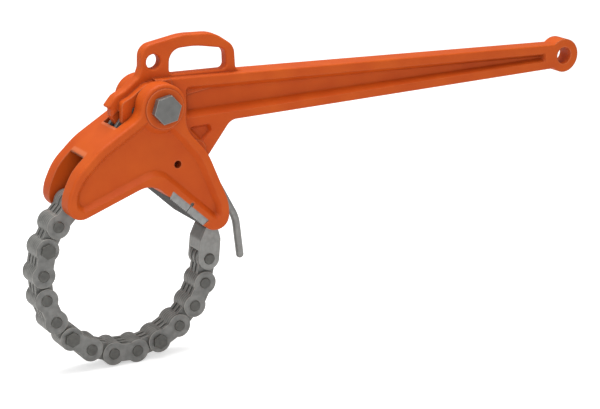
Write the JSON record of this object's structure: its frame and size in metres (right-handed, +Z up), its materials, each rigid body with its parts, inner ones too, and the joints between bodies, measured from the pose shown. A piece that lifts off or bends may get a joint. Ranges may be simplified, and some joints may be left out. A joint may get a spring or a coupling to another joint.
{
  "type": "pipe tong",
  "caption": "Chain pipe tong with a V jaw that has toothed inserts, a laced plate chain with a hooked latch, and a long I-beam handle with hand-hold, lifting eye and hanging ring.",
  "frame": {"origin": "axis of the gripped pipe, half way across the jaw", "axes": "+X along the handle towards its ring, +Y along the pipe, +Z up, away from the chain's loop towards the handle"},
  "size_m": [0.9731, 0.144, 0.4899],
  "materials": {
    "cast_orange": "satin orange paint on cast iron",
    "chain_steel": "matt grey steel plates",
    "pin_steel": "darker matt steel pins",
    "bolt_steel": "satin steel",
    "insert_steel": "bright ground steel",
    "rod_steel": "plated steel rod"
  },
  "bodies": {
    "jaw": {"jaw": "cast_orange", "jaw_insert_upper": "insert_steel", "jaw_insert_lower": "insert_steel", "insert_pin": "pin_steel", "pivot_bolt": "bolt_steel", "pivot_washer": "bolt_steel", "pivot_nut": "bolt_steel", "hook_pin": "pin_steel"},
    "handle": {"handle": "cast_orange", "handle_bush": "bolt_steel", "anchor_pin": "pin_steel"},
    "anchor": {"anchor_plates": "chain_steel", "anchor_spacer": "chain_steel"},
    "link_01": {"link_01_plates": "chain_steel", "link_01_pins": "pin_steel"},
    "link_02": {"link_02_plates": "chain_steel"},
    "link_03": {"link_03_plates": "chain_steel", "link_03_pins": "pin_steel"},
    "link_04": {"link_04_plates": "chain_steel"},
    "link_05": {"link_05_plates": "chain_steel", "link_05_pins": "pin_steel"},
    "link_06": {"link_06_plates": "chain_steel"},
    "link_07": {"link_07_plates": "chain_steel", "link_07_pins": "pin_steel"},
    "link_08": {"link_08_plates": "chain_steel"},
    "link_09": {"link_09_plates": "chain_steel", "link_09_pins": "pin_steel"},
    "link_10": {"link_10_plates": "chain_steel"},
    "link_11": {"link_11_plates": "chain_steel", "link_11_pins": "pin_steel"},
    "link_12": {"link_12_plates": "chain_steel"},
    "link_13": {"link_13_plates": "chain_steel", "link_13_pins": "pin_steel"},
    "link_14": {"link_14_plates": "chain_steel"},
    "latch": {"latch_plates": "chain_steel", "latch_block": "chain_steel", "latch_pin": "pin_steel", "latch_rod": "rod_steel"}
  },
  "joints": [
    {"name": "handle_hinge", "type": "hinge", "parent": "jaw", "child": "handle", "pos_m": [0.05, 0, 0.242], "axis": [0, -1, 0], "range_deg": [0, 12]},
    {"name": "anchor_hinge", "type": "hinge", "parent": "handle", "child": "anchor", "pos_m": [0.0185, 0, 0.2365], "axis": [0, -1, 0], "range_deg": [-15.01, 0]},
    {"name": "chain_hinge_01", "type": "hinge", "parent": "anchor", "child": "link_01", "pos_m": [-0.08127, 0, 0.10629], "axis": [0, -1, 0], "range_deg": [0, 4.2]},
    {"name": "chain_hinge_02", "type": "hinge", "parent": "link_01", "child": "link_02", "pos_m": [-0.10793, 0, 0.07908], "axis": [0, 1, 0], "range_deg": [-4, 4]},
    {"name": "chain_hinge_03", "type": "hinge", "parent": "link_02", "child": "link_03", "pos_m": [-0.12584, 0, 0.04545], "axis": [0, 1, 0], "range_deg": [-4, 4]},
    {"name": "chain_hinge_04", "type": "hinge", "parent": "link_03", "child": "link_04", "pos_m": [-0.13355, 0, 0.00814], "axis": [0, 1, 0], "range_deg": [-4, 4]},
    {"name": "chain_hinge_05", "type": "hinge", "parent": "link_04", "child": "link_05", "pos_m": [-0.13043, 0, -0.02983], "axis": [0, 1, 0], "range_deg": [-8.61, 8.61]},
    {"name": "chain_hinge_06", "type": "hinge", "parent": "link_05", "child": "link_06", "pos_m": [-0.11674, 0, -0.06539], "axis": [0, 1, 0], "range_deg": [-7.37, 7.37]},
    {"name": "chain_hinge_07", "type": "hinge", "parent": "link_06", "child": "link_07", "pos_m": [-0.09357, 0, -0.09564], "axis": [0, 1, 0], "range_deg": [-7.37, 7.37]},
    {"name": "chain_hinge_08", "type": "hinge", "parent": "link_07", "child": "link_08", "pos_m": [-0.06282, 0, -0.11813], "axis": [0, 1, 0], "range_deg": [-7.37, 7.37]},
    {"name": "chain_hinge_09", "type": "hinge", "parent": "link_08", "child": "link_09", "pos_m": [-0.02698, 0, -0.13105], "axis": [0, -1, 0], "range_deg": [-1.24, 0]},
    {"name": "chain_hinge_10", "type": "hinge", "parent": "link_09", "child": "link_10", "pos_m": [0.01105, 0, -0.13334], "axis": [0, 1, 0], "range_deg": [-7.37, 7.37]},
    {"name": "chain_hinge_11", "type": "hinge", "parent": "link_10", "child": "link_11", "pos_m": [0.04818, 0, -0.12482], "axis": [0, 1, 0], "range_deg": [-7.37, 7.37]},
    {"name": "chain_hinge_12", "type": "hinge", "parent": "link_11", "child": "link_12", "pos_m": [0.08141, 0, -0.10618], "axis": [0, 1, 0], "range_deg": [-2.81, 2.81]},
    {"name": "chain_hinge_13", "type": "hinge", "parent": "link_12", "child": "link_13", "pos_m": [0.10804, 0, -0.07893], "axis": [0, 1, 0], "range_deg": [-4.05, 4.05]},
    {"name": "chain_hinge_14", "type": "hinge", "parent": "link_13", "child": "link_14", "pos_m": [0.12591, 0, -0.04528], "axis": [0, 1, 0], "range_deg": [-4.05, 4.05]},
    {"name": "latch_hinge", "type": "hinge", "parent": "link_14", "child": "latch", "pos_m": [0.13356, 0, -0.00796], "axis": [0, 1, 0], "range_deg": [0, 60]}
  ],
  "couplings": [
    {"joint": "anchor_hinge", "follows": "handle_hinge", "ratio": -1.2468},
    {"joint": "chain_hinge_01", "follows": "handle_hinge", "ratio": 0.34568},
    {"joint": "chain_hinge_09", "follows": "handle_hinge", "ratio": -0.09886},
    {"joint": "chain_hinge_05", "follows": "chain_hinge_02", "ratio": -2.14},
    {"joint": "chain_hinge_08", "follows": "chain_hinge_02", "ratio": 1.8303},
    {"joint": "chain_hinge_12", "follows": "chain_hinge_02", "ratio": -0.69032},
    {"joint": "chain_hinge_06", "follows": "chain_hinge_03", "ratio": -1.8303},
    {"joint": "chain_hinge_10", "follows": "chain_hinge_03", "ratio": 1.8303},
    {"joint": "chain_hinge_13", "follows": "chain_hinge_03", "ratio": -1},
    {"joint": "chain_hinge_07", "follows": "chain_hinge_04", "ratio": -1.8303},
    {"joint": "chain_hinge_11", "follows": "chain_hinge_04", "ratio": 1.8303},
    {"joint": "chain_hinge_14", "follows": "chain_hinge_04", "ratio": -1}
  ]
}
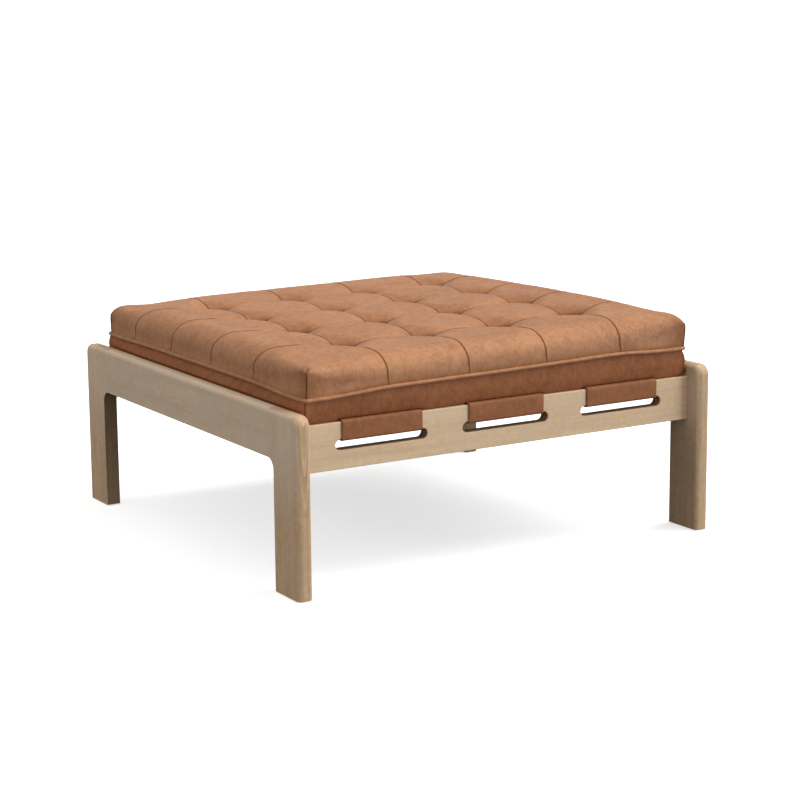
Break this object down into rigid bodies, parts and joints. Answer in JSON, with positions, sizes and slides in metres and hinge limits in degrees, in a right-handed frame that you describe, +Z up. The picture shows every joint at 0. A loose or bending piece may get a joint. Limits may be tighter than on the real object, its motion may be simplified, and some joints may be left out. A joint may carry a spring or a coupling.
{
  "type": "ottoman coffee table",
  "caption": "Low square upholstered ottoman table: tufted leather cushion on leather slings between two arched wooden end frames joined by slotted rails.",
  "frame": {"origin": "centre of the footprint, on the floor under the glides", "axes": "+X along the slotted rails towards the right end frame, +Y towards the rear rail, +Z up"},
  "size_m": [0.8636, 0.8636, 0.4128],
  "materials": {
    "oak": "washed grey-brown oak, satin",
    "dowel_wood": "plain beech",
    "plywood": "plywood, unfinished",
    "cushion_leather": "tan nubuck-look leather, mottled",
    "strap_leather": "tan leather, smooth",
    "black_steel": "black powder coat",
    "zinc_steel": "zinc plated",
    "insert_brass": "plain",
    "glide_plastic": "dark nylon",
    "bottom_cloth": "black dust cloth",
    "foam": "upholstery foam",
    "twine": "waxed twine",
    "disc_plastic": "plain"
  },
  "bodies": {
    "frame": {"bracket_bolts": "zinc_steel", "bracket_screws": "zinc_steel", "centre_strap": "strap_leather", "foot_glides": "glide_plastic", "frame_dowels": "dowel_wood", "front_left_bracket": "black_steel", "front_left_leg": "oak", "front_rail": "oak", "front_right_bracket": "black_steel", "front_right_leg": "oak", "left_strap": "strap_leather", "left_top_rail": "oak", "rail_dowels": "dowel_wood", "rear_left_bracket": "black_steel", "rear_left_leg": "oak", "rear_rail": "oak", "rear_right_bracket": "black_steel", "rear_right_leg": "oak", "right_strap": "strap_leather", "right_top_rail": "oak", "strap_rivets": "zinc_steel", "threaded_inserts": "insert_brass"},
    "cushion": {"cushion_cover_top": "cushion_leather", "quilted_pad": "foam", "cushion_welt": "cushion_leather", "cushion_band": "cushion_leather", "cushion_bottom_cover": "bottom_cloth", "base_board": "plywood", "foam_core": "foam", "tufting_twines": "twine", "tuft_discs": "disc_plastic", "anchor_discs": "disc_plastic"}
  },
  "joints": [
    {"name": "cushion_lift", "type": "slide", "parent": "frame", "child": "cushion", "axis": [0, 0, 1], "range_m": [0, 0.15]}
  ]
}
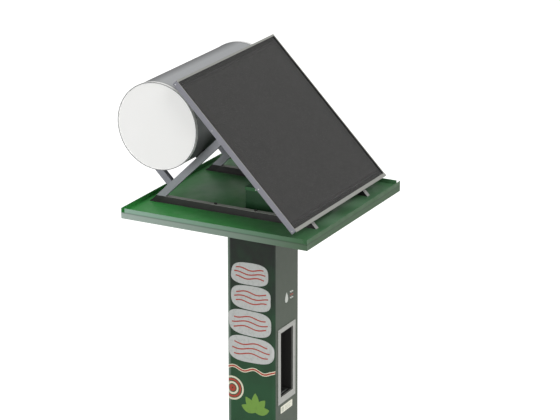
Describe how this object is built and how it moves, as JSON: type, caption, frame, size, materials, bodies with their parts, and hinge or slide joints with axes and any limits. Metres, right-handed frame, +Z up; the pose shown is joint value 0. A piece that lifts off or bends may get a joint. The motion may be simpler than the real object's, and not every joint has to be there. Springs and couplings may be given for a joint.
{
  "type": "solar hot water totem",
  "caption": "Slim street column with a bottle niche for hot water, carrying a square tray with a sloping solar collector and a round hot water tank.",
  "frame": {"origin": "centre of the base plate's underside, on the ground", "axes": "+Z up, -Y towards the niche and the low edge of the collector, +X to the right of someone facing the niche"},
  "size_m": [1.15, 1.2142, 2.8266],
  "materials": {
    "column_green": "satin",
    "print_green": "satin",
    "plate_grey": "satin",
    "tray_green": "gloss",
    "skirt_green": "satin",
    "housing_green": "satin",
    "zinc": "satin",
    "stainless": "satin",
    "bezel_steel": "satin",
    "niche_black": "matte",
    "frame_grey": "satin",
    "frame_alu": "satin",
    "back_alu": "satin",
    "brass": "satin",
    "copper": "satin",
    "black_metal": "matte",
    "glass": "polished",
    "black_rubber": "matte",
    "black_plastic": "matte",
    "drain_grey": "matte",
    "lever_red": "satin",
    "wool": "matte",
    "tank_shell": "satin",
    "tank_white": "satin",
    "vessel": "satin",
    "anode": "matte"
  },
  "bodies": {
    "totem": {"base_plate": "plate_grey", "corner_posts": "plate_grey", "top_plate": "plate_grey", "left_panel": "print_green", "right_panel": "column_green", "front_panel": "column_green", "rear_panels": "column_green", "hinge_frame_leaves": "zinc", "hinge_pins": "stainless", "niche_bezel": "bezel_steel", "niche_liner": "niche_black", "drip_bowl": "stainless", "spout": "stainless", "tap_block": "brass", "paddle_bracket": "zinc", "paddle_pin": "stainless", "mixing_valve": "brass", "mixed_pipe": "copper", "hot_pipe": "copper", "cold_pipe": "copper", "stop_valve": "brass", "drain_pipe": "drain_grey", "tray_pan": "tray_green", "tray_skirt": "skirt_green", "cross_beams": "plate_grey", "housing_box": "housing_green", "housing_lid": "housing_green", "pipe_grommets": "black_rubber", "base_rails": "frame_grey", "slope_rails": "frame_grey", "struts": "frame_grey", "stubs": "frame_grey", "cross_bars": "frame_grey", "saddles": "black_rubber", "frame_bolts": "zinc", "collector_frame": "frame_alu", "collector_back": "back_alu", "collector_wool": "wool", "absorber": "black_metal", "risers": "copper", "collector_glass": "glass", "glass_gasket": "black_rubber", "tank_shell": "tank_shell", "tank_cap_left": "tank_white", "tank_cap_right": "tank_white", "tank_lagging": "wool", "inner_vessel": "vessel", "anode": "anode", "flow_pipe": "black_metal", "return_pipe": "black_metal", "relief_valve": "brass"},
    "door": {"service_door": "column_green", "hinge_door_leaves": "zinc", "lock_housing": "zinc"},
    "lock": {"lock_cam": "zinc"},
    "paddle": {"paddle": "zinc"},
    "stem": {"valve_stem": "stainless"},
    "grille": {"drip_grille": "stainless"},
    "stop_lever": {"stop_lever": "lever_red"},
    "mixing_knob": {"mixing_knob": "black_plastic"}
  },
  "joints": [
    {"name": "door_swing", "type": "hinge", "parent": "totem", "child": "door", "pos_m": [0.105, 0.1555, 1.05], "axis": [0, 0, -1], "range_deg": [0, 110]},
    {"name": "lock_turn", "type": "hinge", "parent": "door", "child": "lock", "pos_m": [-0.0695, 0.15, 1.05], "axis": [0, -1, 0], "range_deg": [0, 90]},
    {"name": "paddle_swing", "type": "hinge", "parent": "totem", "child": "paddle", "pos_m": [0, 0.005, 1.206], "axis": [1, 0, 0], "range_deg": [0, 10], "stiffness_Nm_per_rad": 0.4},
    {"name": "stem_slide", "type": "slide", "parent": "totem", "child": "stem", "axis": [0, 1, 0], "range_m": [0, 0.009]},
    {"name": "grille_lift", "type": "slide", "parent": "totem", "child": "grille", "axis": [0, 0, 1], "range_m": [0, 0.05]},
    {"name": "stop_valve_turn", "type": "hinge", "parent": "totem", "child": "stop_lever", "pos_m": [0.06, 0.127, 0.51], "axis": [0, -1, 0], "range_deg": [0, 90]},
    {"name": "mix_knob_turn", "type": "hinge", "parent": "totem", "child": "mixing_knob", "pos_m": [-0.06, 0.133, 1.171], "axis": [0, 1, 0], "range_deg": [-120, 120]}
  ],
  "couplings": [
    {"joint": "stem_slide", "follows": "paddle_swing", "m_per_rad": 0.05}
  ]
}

▬▬▬▬▬▬

Search the lines above for the string "from", then show every one that has it.

● **Solution for this exercise**:
Write the JSON record of this object's structure: its frame and size in metres (right-handed, +Z up), its materials, each rigid body with its parts, inner ones too, and the joints between bodies, measured from the pose shown. A piece that lifts off or bends may get a joint. Ranges may be simplified, and some joints may be left out. A joint may get a spring or a coupling to another joint.
  "frame": {"origin": "axis of the gripped pipe, half way across the jaw", "axes": "+X along the handle towards its ring, +Y along the pipe, +Z up, away from the chain's loop towards the handle"},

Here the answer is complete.